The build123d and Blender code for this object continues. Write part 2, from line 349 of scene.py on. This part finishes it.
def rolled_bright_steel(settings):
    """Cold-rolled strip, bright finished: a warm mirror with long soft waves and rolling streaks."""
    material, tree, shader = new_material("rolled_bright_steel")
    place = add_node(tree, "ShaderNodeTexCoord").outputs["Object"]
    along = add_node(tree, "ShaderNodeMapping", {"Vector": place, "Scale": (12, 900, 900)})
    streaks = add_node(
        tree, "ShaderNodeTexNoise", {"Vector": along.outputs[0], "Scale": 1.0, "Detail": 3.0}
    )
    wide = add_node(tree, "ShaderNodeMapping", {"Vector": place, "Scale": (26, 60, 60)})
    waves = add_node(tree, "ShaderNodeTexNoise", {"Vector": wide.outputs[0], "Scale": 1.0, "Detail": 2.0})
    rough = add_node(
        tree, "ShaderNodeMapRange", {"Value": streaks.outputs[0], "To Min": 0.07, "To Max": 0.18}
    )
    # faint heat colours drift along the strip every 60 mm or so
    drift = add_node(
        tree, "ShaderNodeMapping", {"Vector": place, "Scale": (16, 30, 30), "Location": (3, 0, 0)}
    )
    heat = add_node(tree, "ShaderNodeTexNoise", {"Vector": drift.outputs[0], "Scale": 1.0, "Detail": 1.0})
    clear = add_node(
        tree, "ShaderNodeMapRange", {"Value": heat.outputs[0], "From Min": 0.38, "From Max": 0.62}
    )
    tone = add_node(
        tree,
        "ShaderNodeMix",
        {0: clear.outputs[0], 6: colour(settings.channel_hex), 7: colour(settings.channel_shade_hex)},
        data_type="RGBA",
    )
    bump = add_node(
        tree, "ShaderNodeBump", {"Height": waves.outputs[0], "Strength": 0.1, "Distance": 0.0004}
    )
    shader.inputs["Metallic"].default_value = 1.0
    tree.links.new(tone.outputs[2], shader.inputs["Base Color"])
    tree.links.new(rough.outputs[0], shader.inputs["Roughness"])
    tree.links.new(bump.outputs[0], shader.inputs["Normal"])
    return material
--
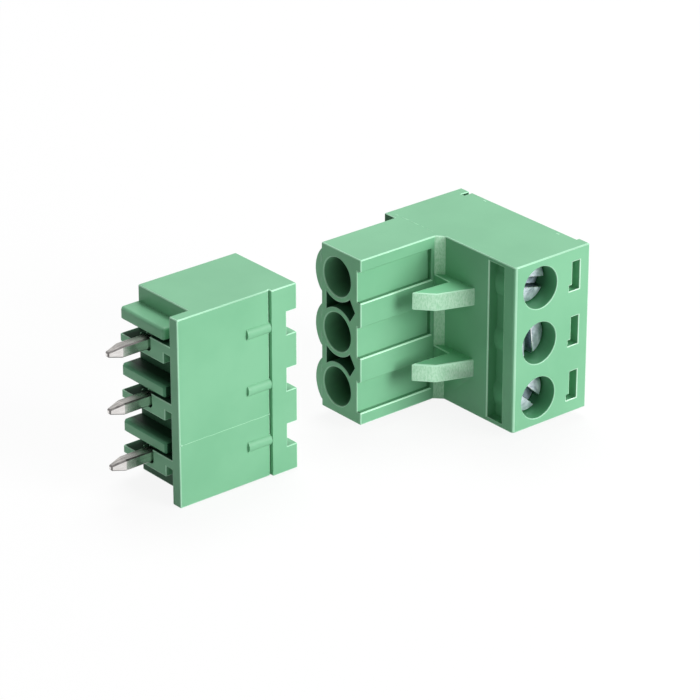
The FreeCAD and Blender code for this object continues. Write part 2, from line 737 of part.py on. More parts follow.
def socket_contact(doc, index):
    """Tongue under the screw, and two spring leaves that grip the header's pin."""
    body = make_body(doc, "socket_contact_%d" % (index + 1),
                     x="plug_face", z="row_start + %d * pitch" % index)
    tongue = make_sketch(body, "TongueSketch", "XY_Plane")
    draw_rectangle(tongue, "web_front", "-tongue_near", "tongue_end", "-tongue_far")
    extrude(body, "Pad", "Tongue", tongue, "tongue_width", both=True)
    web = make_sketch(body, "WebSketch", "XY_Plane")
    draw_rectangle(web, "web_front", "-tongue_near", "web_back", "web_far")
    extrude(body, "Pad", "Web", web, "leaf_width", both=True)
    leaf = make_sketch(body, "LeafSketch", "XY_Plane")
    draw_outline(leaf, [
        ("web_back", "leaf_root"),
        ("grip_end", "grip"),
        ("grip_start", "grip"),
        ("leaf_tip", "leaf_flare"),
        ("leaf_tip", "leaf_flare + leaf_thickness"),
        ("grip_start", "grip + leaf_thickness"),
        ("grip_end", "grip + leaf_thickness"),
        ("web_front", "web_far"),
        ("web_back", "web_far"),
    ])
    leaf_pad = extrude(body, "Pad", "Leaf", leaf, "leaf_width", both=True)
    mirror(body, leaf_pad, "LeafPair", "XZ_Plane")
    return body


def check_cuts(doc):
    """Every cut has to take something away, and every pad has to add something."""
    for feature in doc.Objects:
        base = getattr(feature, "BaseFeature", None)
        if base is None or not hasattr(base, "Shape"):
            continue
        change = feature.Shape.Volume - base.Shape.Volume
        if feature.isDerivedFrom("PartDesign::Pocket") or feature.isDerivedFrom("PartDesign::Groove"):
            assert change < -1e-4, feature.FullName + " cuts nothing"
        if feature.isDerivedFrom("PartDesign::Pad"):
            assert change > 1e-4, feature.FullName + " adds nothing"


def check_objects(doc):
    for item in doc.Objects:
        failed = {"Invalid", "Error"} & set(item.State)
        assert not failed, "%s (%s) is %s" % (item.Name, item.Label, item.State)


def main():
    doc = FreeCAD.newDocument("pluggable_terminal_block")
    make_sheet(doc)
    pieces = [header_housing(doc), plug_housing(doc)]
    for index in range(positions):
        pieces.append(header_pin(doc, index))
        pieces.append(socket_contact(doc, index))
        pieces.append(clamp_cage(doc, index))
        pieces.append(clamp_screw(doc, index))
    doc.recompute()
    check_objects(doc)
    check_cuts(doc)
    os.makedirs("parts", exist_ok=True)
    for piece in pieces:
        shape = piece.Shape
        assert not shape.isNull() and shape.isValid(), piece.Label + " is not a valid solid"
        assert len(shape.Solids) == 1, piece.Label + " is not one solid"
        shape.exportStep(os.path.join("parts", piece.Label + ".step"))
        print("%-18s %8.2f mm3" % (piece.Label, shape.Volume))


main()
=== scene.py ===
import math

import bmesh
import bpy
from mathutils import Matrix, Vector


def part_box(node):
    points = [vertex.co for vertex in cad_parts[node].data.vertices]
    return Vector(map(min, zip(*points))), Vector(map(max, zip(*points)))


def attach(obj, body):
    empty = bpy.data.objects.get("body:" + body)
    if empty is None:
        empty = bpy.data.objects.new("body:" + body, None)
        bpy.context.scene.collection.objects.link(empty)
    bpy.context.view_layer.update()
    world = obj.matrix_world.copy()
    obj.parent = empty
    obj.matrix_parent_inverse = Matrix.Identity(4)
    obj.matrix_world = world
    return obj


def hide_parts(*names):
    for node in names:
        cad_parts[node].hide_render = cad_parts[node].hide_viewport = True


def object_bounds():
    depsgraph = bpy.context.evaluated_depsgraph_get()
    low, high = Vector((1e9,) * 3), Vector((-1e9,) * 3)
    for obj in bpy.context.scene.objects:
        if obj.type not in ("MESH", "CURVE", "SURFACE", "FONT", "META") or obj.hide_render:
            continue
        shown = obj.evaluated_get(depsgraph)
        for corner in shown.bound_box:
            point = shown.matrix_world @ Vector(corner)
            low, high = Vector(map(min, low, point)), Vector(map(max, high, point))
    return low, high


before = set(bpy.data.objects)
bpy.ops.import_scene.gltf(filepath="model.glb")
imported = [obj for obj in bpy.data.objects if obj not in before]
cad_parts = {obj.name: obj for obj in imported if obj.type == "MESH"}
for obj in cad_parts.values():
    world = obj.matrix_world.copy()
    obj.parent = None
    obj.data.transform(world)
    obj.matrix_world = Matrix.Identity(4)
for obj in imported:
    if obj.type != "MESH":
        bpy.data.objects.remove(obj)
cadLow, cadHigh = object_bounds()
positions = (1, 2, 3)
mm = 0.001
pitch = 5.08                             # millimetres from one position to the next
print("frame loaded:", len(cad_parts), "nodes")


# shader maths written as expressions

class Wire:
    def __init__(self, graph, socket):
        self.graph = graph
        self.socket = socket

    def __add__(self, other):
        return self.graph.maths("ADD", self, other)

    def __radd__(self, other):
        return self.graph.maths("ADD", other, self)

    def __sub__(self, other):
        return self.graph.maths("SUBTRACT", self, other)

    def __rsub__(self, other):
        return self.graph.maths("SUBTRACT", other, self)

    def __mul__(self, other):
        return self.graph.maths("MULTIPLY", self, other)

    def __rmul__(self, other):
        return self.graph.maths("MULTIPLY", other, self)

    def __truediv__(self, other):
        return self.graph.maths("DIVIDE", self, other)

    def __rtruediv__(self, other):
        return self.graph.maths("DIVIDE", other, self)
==
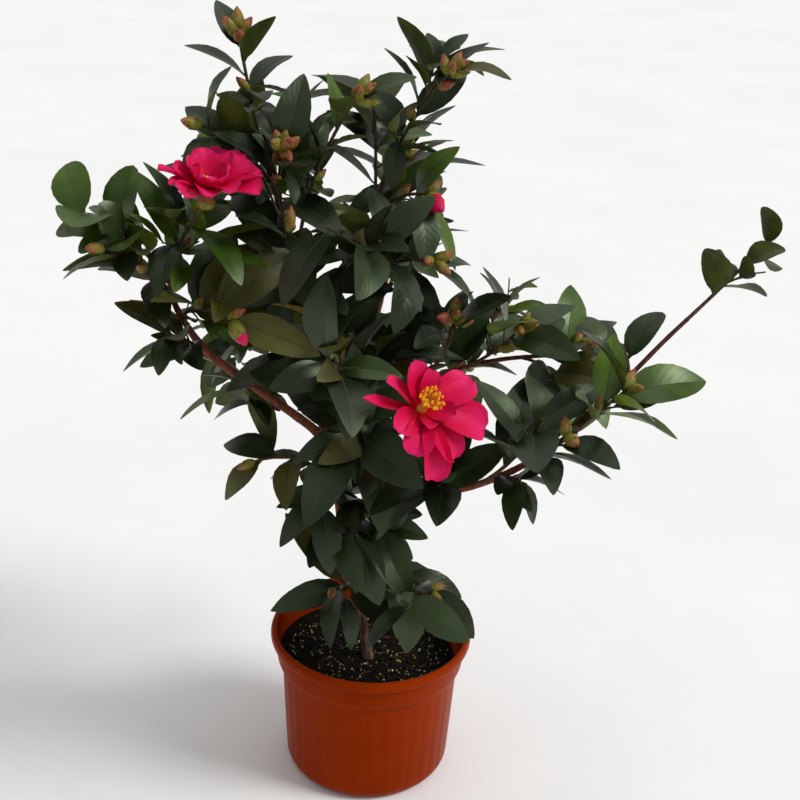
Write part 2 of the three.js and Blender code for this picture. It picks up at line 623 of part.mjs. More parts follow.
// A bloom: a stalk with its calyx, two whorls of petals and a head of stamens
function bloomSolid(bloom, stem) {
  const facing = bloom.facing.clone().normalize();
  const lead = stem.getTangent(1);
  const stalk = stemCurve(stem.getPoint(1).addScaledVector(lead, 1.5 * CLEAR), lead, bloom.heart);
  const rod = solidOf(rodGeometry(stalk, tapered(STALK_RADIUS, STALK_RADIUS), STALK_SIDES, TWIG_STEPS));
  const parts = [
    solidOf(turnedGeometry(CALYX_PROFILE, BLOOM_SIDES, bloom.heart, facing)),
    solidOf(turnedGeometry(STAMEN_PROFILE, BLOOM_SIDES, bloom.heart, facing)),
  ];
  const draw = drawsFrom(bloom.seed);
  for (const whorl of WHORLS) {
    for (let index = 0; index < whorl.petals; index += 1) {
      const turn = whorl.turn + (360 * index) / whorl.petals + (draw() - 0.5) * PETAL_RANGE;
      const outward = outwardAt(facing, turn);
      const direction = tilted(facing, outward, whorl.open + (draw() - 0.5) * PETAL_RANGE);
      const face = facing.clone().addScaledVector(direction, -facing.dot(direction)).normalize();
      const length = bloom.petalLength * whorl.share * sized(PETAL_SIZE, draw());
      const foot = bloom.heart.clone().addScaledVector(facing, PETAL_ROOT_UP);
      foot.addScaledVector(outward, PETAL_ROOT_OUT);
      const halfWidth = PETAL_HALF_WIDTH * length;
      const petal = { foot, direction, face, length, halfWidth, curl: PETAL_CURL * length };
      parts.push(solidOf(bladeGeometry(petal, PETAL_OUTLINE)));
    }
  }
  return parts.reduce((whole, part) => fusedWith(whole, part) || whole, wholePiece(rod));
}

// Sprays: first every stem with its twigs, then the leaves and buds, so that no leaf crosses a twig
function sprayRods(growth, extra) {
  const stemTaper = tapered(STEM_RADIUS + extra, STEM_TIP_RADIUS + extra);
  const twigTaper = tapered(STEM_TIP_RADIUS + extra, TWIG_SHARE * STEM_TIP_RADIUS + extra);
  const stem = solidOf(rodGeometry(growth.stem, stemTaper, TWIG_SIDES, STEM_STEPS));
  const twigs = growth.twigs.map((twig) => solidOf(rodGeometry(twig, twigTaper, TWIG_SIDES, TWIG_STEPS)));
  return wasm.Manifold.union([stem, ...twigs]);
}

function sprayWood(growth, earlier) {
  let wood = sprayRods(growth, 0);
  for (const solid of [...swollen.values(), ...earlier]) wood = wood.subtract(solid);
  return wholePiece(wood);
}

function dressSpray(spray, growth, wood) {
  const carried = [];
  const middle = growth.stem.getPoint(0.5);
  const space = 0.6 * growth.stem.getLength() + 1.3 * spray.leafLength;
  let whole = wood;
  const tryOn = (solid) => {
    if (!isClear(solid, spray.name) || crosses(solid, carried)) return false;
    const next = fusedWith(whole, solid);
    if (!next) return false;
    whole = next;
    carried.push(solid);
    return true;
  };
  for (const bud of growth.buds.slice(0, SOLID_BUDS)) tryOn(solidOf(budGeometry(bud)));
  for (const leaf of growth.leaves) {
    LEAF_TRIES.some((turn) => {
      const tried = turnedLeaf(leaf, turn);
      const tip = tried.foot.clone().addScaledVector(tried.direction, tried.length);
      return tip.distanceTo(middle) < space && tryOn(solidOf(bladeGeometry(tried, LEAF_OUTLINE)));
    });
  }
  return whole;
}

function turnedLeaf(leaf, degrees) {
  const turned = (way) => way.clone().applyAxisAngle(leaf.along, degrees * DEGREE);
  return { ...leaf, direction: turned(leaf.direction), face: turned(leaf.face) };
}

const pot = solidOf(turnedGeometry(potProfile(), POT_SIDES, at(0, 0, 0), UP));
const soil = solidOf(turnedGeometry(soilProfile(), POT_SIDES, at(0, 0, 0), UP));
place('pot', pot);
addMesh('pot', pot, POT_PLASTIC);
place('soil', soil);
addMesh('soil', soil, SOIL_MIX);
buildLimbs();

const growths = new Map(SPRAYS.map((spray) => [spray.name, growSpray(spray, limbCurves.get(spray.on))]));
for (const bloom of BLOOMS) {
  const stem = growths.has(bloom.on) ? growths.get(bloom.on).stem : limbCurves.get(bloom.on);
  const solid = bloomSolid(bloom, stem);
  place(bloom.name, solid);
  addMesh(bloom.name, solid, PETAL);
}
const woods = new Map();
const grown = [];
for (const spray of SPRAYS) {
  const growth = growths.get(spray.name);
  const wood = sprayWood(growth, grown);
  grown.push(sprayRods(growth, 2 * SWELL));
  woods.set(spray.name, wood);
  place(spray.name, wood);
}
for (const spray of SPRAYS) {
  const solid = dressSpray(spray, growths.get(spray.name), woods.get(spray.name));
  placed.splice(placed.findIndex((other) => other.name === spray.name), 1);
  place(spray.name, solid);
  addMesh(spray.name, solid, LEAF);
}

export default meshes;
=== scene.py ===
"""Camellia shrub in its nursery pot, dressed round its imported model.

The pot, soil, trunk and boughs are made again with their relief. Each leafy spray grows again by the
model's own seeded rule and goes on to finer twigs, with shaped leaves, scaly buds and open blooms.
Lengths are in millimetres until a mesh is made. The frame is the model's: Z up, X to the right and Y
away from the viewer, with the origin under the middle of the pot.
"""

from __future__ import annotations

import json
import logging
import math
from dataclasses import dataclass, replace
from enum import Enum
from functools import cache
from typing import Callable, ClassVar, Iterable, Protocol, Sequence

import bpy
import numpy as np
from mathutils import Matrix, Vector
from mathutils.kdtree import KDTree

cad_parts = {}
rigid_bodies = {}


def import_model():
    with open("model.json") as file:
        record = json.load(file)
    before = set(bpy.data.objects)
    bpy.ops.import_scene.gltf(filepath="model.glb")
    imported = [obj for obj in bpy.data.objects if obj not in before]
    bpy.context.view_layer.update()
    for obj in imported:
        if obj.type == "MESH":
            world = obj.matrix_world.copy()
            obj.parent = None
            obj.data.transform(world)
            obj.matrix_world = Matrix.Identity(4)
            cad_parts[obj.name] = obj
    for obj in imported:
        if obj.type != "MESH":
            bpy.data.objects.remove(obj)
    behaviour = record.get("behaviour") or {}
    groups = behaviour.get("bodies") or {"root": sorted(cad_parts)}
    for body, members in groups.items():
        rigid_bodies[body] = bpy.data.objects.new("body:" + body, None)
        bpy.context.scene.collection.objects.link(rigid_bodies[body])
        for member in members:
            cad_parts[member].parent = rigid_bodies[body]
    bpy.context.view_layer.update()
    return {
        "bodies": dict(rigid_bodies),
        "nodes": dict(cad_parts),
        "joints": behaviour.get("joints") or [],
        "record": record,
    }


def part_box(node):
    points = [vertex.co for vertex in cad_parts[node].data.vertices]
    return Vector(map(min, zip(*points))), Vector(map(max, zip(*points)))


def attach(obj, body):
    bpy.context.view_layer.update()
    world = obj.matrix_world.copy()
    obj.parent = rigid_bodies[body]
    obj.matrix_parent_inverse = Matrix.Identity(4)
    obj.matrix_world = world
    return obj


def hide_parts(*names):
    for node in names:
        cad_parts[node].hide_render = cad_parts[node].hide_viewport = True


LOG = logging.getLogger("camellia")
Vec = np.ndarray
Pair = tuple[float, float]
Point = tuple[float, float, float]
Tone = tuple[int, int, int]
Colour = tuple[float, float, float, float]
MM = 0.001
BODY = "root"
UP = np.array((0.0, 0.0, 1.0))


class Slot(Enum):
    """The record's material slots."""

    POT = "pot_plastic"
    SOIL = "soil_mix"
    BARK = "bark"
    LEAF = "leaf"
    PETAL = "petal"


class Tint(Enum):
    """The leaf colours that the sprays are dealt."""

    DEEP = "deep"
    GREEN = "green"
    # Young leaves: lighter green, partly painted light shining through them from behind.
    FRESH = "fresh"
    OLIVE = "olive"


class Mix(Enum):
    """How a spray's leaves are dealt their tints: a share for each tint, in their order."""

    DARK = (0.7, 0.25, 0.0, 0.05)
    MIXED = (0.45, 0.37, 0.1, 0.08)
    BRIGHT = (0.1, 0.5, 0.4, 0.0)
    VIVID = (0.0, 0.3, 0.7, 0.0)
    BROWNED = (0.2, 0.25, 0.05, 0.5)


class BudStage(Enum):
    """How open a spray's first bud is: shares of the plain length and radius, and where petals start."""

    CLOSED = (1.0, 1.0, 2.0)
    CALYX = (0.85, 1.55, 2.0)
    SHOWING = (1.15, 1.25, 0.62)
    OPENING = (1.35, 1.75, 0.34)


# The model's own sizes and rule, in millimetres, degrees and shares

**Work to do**
What is wanted is an exact copy of the lines from the line containing "assert not shape.isNull()" to the line containing "obj.parent = empty", both lines included, and of no other line.

**Response to the task**
        assert not shape.isNull() and shape.isValid(), piece.Label + " is not a valid solid"
        assert len(shape.Solids) == 1, piece.Label + " is not one solid"
        shape.exportStep(os.path.join("parts", piece.Label + ".step"))
        print("%-18s %8.2f mm3" % (piece.Label, shape.Volume))


main()
=== scene.py ===
import math

import bmesh
import bpy
from mathutils import Matrix, Vector


def part_box(node):
    points = [vertex.co for vertex in cad_parts[node].data.vertices]
    return Vector(map(min, zip(*points))), Vector(map(max, zip(*points)))


def attach(obj, body):
    empty = bpy.data.objects.get("body:" + body)
    if empty is None:
        empty = bpy.data.objects.new("body:" + body, None)
        bpy.context.scene.collection.objects.link(empty)
    bpy.context.view_layer.update()
    world = obj.matrix_world.copy()
    obj.parent = empty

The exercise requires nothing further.